The real deal of Excel isn’t the individualized use of the tools, but the combination of the elements. The user must seek synergies and exploit the solutions to the maximum. Hence, the user will realize that there isn’t a wrong way, but the most productive one.

As in “one swallow doesn’t make a summer”, a function or tool does not make a good spreadsheet. Look for the integration of functions.

8. You shall not use a macro in vain

Visual Basic for Applications (VBA) implementations – the popular “macro” – is a set of fantastic tools that let you explore the automation and customization of some actions in Excel. Mastering macro is a dream among Excel users. Many users even think that only those who know how to work with macro really know how to work in Excel. This is a myth.

Excel has a very wide range of native features distributed among tools and dedicated formulas, and it is possible to do TONS with it. Most of the programming lines that we see in practice are ready in the ribbon or function library. Knowing the purpose of these tools and knowing how to use them in an integrated way should be the user goal, as seen in the previous commandment.

Before learning about programming in VBA, try to explore the existing resources.

9. You shall read

Yes, READING! And by reading – although it is essential to seek knowledge – I don’t mean books or articles. I mean the explanatory instructions that have been attached to the program functions. The use of a simple function is full of information in comments, from the moment of the insertion to the indication of the arguments. Although some explanations are confused or too simplistic, a basic mouse positioning on the tool allows us to clarify some doubts and avoid many errors.

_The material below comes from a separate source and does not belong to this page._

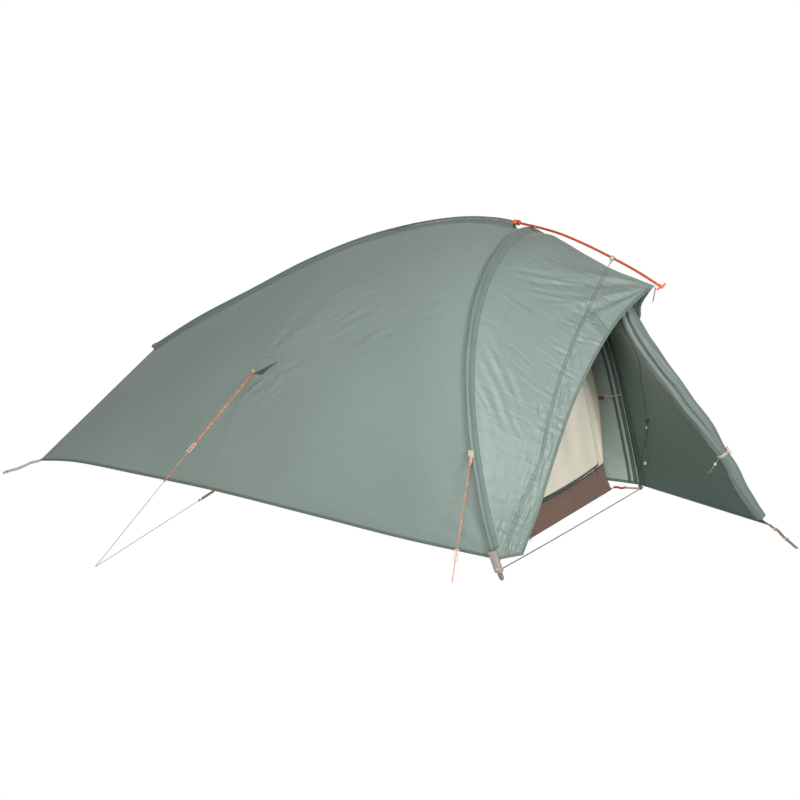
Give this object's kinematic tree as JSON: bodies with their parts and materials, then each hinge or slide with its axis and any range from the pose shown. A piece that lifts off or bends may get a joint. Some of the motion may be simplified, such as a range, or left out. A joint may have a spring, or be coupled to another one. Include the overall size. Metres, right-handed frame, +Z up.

Therefore, read more and pay attention to what Excel tells you.

10. You shall not cry for help in vain

The first reaction when we can’t perform a certain task is to ask for help from someone who is more experienced. There will always be a more experienced person, however, you must avoid immediately asking for help. During the process of learning and absorbing the content, it is crucial to “exhaust” all the possibilities individually. Obviously, you should seek solutions from support materials such as tutorials, books, etc… But do it alone, because it stimulates reasoning and could be helpful to your personal development. By doing this, you could become self-taught and not only know what to learn but how to learn.

Of course, it takes time. As I said in the introduction, it is an “investment” rather than “waste” of time. As Einstein would say in two sentences that I like very much: “The mind that opens up to a new idea never returns to its original size.” and “Insanity: doing the same thing over and over again and expecting different results”.

Get out of the comfort zone and do something about it!